Retraçant dans le détail le déroulé des incidents qui ont conduit à la mort du jeune homme, le procureur a expliqué que plusieurs témoins oculaires s’étaient rétractés devant le grand jury ou que leur récit n’était pas compatible avec les prélèvements matériels. Le jeune Noir a été touché « à six ou sept reprises », la plupart des témoins affirmant que les coups de feu ont été tirés alors qu’il s’avançait vers le policier. Et si certains témoins ont maintenu que Michael Brown avait les mains en l’air, « plusieurs » ont dit qu’il ne les avait pas levées ou seulement brièvement, selon le procureur.

Le procureur a annoncé que la quasi-totalité des éléments examinés par les jurés serait publiée.
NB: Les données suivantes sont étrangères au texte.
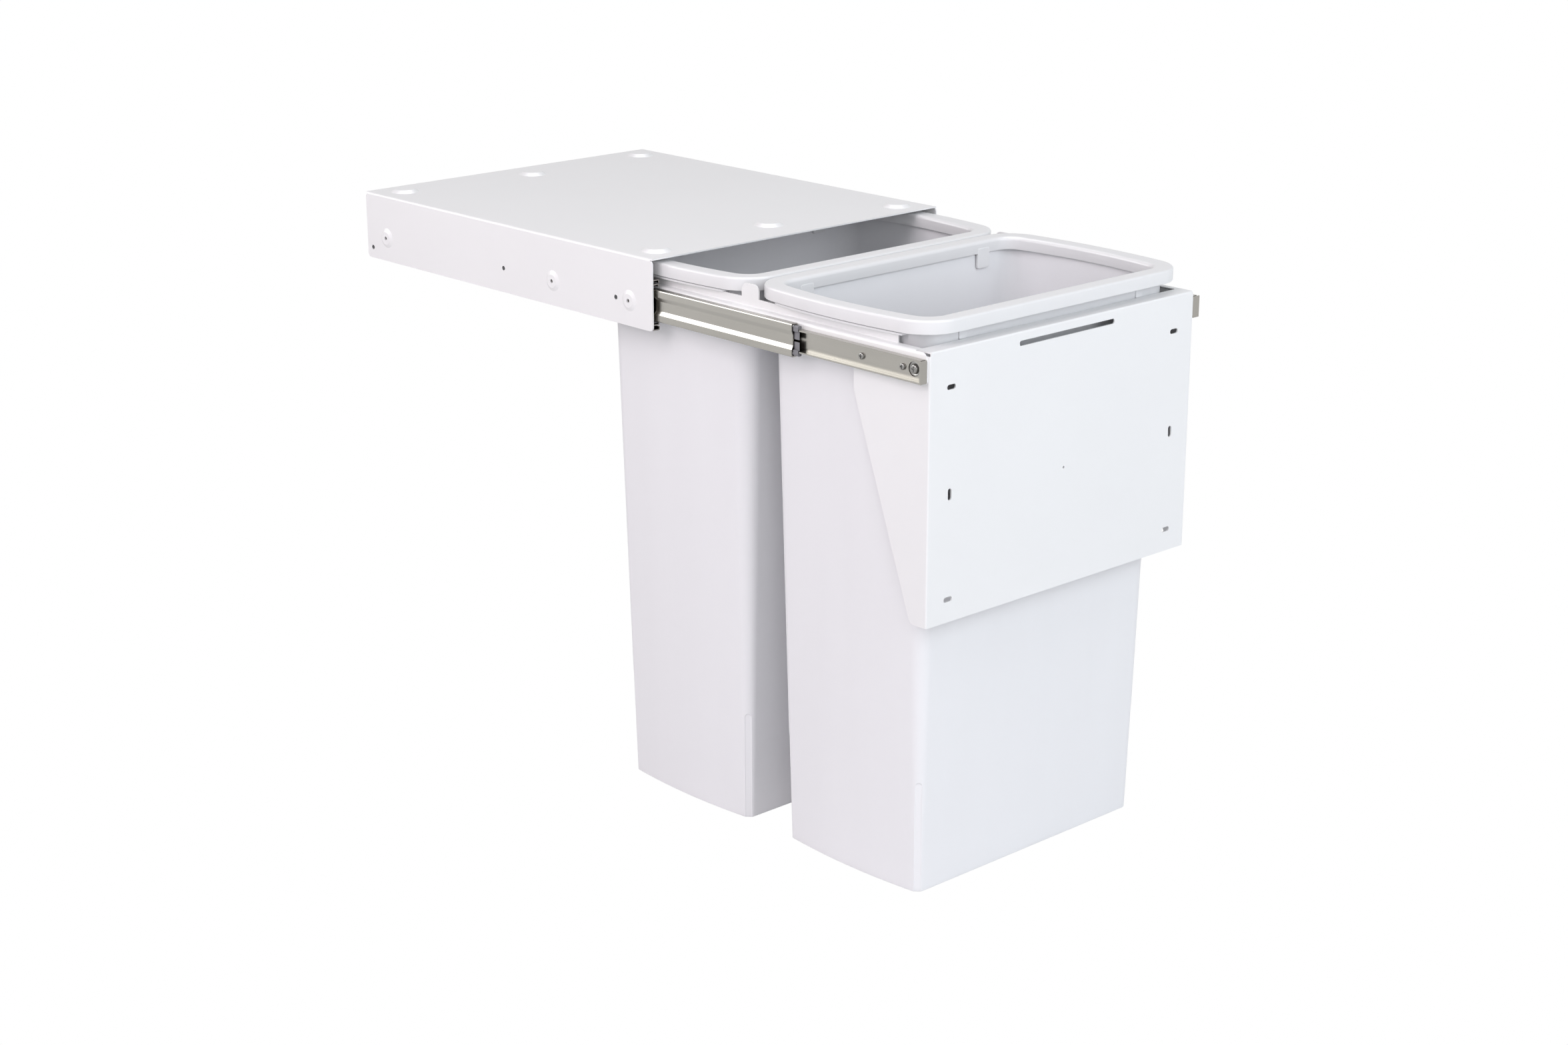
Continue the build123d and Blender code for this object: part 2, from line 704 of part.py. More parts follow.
def make_bin():
    """A tapered bin with a lip along its two bowed sides, drawn about its own centre line."""
    outside = loft([foot_outline(bin_bottom_z, 0), rim_outline(bin_top_z, 0)], ruled=True)
    inside = loft([foot_outline(bin_bottom_z + bin_floor, bin_wall),
                   rim_outline(bin_top_z, bin_wall)], ruled=True)
    lip = extrude(ring_outline(lip_bottom_z, lip_inset), amount=lip_thickness)
    lip &= block((-rail_x - ring_overhang, -lip_half_length, lip_bottom_z),
                 (rail_x + ring_overhang, lip_half_length, lip_top_z))

    # Low ribs on the walls under the ring's clips.
    half_depth = bin_size(0, 0)[1]
    ribs = [block((x - rib_width / 2, low_y, lip_bottom_z - rib_height),
                  (x + rib_width / 2, high_y, lip_top_z))
            for x in (-lug_x, lug_x)
            for low_y, high_y in ((-half_depth - rib_reach, -half_depth + bin_wall / 2),
                                  (half_depth - bin_wall / 2, half_depth + rib_reach))]
    body = outside + lip + ribs - inside
    for side in (-1, 1):
        for end in (-1, 1):
            body -= corner_groove(side, end)
    return body


def make_ring():
    """A ring that clips down over a bin's wall and holds its liner, drawn about the bin's centre line."""
    outside = extrude(ring_outline(ring_bottom_z, 0), amount=ring_height)
    opening = extrude(ring_outline(ring_bottom_z - 1, ring_width), amount=ring_height + 2)
    ring = outside - opening
    top = ring.faces().sort_by(Axis.Z)[-1]
    ring = ring.fillet(ring_outer_round, top.outer_wire().edges())
    top = ring.faces().sort_by(Axis.Z)[-1]
    ring = ring.fillet(ring_inner_round, top.inner_wires()[0].edges())
    groove_height_z = ring_height - ring_top_wall + 1
    hollow = extrude(ring_outline(ring_bottom_z - 1, ring_skirt), amount=groove_height_z)
    hollow -= extrude(ring_outline(ring_bottom_z - 2, ring_width - ring_skirt), amount=groove_height_z + 2)
    ring -= hollow
    inner_face = ring_depth / 2 - ring_width
    for x in (-lug_x, lug_x):
        for side in (-1, 1):
            far = side * (inner_face + tongue_reach)
            near = side * (inner_face + tongue_reach - tongue_thickness)
            low_y, high_y = sorted((near, far))
            ring += block((x - lug_width / 2, low_y, ring_bottom_z - tongue_drop),
                          (x + lug_width / 2, high_y, ring_bottom_z + ring_height / 2))
    return ring


# ---- The pieces ----

export_node(make_housing(), "housing")
export_pair(make_outer_member(), "runner_outer")
export_pair(make_second_member(), "runner_second")
export_pair(make_third_member(), "runner_third")
export_pair(make_inner_member(), "runner_inner")
export_cages()
export_pair(Compound([rivet(y, z) for y, z in rivet_places()]), "housing_rivets")
export_pair(make_carriage_screws(), "carriage_screws")
export_pair(make_side_rail(), "side_rail")
export_node(make_middle_cross_rail(), "cross_rail_middle")
export_node(make_rear_cross_rail(), "cross_rail_rear")
export_node(make_front_panel(), "front_panel")
bin_body = make_bin()
liner_ring = make_ring()
for name, centre_y in (("front", first_bin_y), ("rear", first_bin_y + bin_pitch)):
    export_node(Pos(0, centre_y, 0) * bin_body, "bin_" + name)
    export_node(Pos(0, centre_y, 0) * liner_ring, "liner_ring_" + name)
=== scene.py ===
"""Looks for a twin pull-out waste bin unit: powder-coated sheet steel, zinc-plated runners
and two smooth moulded bins with liner rings, on a plain white floor."""
import json
import math

import bmesh
import bpy
import numpy as np
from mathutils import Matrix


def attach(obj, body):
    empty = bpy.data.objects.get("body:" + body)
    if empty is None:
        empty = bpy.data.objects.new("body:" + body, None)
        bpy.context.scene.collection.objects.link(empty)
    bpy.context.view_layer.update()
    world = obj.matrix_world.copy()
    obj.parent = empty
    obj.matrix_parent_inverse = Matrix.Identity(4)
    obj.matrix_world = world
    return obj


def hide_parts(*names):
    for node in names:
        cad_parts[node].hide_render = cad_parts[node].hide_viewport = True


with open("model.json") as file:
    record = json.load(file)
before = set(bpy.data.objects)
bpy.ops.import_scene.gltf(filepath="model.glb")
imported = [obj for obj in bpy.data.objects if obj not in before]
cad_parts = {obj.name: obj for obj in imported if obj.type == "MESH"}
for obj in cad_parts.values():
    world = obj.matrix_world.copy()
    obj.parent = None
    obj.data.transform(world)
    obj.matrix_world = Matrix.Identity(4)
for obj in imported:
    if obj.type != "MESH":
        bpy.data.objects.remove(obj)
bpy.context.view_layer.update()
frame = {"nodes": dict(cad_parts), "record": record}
MM = 0.001
WELD = 1e-6

# Sizes in millimetres, as in the CAD model.
RAIL_X = 193.0
RUNNER_Z = -48.7
FRONT_SCREW_Y = -614.8
RING_HALF_DEPTH = 123.5
RING_HALF_END = 184.7
RING_BOW = 10.3
RING_CORNER = 40.0
RING_TOP = -5.5
RING_BOTTOM = -19.0
RING_WIDTH = 20.1
# Half the end, bow, half the depth and corner radius of a bin's outline.
BIN_RIM = (175.2, 6.5, 109.7, 24.7)
BIN_FOOT = (160.7, 6.0, 94.7, 9.0)
BIN_TOP = -8.4
BIN_BOTTOM = -600.2
BIN_WALL = 2.4
BIN_FLOOR = 3.0
FOOT_ROUND = 1.8
LIP_TOP = -20.1
LIP_BOTTOM = -22.5
LIP_INSET = 2.6
GROOVE_TOP = BIN_BOTTOM + 116.5
GROOVE_HALF_WIDTH = 3.25
GROOVE_DEPTH = 1.0
GROOVE_EDGE = 0.3
BIN_CENTRES = {"front": -502.9, "rear": -251.1}

# The low bosses on a bin and the clip tongues on a ring stand at the same places across.
LUG_X = 128.0
BOSS_HALF_WIDTH, BOSS_REACH, BOSS_DROP = 5.0, 1.1, 8.5
TONGUE_HALF_WIDTH, TONGUE_HALF_SHEET, TONGUE_GAP = 9.0, 1.5, 1.1
TONGUE_DROP, TONGUE_RISE = 16.0, 6.0

# Points in each stretch of an outline in plan, and the mark of a point that is on no corner.
SIDE_COLUMNS = 9
CORNER_COLUMNS = 48
END_COLUMNS = 9
NO_BEARING = 9.0
DISC_SCALES = (0.02, 0.5, 0.9)


# ---- Mesh building ----

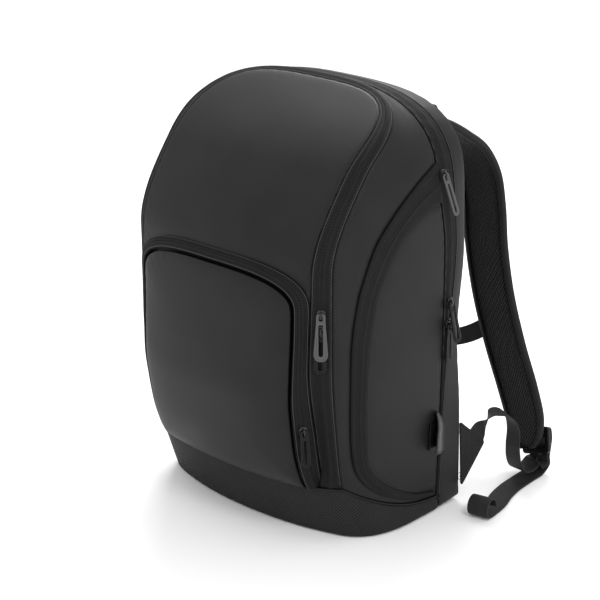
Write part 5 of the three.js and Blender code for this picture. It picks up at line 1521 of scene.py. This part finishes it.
# %% Hood and port
HOOD_FOOT, HOOD_FRONT, HOOD_LENGTH, HOOD_WIDTH = 75.5 * MM, 20.5 * MM, 44 * MM, 25 * MM
HOOD_RISE, HOOD_WALL = 12.5 * MM, 1.8 * MM
PORT_WIDTH, PORT_LENGTH = 18 * MM, 31 * MM
HOOD_LINE = np.array([(0, 1, 0, 1), (0.33, 0.97, 0.03, 1), (0.64, 0.93, 0.12, 0.9), (0.84, 0.7, 0.2, 0.66),
                      (1, 0.46, 0.28, 0.26)])  # up, rear edge, free edge, rise
HOOD_SWELL = smooth_table([0, 0.3, 0.75, 1], [0, 0.5, 0.93, 1])


def hood_grid(rows, columns):
    up = np.linspace(0, 1, rows)
    rear, free, rise = (np.interp(up, HOOD_LINE[:, 0], HOOD_LINE[:, i]) for i in (1, 2, 3))
    share = np.linspace(0, 1, columns)[None, :]
    y = HOOD_FRONT + HOOD_WIDTH * (rear[:, None] + (free - rear)[:, None] * share)
    z = HOOD_FOOT + up[:, None] * HOOD_LENGTH + 0 * share
    k, s = place_on_side(y.ravel(), z.ravel())
    point, out = side_hull(k, s), side_normal(k, s)
    point[:, 1] = y.ravel()
    height = 2 * GAP + HOOD_WALL + rise[:, None] * HOOD_SWELL(share) * (HOOD_RISE - HOOD_WALL)
    return (point + out * height.reshape(-1, 1)).reshape(rows, columns, 3), out.reshape(rows, columns, 3)


def usb_hood():
    grid, out = hood_grid(40, 30)
    uv = np.stack([np.tile(np.linspace(0, HOOD_WIDTH, 30), (40, 1)),
                   np.tile(np.linspace(0, HOOD_LENGTH, 40)[:, None], (1, 30))], -1)
    crease = slack(grid, 14 * MM, 0.35 * MM, 2.2)
    return wall("hood_leather_shell", grid + out * crease[..., None], grid - out * HOOD_WALL, uv, 0 * crease)


dress(usb_hood(), LEATHER, "hood_leather", "usb_hood")
hood, hood_out = hood_grid(60, 40)
hood_rows = [(hood[part] + hood_out[part] * 0.1 * MM, hood_out[part])
             for part in (np.s_[1:-1, 36], np.s_[3, 4:-2], np.s_[2:-2, 3])]
stitches("hood_stitches", hood_rows, "hood_leather", pitch=2.6 * MM, length=1.9 * MM)


def usb_port():
    y = HOOD_FRONT + PORT_WIDTH / 2
    k, s = place_on_side(y, HOOD_FOOT + PORT_LENGTH / 2 + 1 * MM)
    out = side_normal(k, s)[0]
    back = unit(np.cross((0, 0, 1.0), out))
    seat = side_hull(k, s)[0] + out * 2 * GAP
    plate = softened_box(PORT_WIDTH / 2 - 0.4 * MM, PORT_LENGTH / 2 - 0.4 * MM, 2 * MM)
    socket = softened_box(2.4 * MM, 6.2 * MM, 0.8 * MM)
    tongue = moulding([socket * (0.35, 0.9)], 1.2 * MM, 0.2 * MM)
    floor_plate = moulding([socket * 1.1], 0.5 * MM, 0.1 * MM)
    shape = together(moulding([plate, socket[::-1]], 2 * MM, 0.4 * MM), tongue, floor_plate)
    return set_in_place("cable_socket", shape, back, unit(np.cross(out, back)), out, seat)


dress(usb_port(), PLASTIC, "black_plastic", "usb_port")


# %% [markdown]
# ## Straps
# A shoulder pad is foam in spacer mesh, pinched by a binding along its edge. It starts a little thin
# and a short cloth simulation blows it up from inside, while the bound edge is held.

# %% The pad's line and its section
PAD_LINE = np.array([  # across the bag, behind its middle, height, width
    (0.229, 0.452, 0.903, 0.92), (0.232, 0.57, 0.878, 1), (0.235, 0.72, 0.842, 1), (0.236, 0.86, 0.8, 1),
    (0.24, 0.965, 0.732, 1), (0.248, 1, 0.648, 1), (0.265, 1, 0.545, 0.99), (0.304, 1, 0.421, 0.97),
    (0.365, 1, 0.3, 0.95), (0.427, 1, 0.2, 0.93), (0.471, 0.99, 0.128, 0.86), (0.493, 0.97, 0.083, 0.66),
    (0.504, 0.952, 0.058, 0.3)])
PAD_WIDTH, PAD_THICKNESS = 60 * MM, 10.5 * MM
STRAP_REACH = 199 * MM
YOKE_THICKNESS, YOKE_WIDTH, YOKE_HEIGHT = 2.5 * MM, 214 * MM, 30 * MM
YOKE_MIDDLE = BAG_HEIGHT * 0.905


def back_depth(z):
    return SEAMS[BACK]["depth_at"](z / (SEAMS[BACK]["top"] * BAG_HEIGHT))


def back_face(z):
    return float(back_depth(z)) + BACK_PAD_CROWN - 0.68 * MM


def pad_frame(steps):
    """Points down the pad's middle, the directions across and out of it, and its half width."""
    points = PAD_LINE[:, :3] * (BAG_WIDTH, STRAP_REACH, BAG_HEIGHT)
    points[0, 1] = back_face(points[0, 2]) + 2 * GAP + YOKE_THICKNESS + PAD_THICKNESS * 0.16
    line = loose_curve(points, steps)
    along = unit(np.gradient(line, axis=0))
    side = unit(np.array([1.0, 0, 0]) - along[:, :1] * along)
    face = np.cross(along, side)
    return line, side, face, loose_values(PAD_LINE[:, 3] * PAD_WIDTH / 2, steps), along


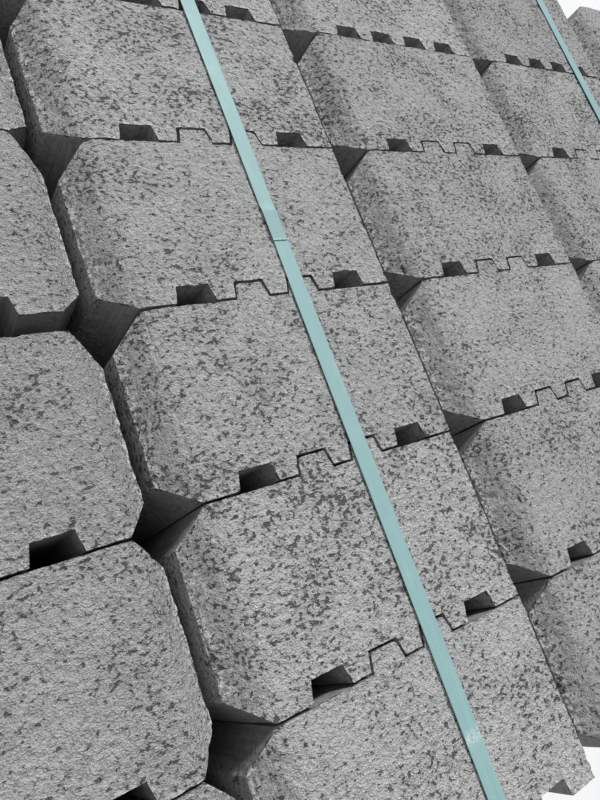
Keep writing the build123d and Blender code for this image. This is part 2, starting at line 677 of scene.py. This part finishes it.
def concrete_material():
    """Coarse grey concrete, granular where it was cast and smoothly streaked where the mould drew off, with
    painted shade in its low relief, smooth faces, soft patches and pits, and a painted highlight on its
    burr.
    """
    shader = Shader("dry_cast_concrete")
    shader.feed(shader.surface, {"Specular IOR Level": 0.25})
    granular = shader.attribute("granular")
    drawn = shader.math("SUBTRACT", 1.0, granular)
    sand = shader.noise(sand_size, detail=2.0, roughness=0.6)
    relief = shader.noise(relief_size, detail=4.0, roughness=0.62)
    patches = shader.noise(patch_size, detail=4.0)
    dappled_shade = shader.noise(dappled_shade_size)
    streaks = shader.noise(streak_size, place=shader.stretched(streak_stretch))

    # Ragged open pits between the grains, longer along the row, crowded in some places
    crowd = shader.ramp(patches, 0.35, 0.65, *crowd_openness)
    openness = shader.math("MULTIPLY_ADD", shader.attribute("open"), block_openness, crowd)
    place = shader.stretched(pit_stretch)
    small = shader.noise(small_pit_size, distortion=0.2, place=place)
    large = shader.noise(large_pit_size, detail=4.0, roughness=0.6, distortion=0.2, place=place)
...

La mort de Michael Brown avait provoqué des émeutes violentes cet été, au point qu’un couvre-feu avait été imposé plusieurs jours à Ferguson. De nombreux commerçants et entreprises de Ferguson ont placardé leurs devantures avec de grands panneaux de bois et plusieurs écoles ont avancé le long week-end de la fête de Thanksgiving jeudi en fermant leurs portes toute cette semaine.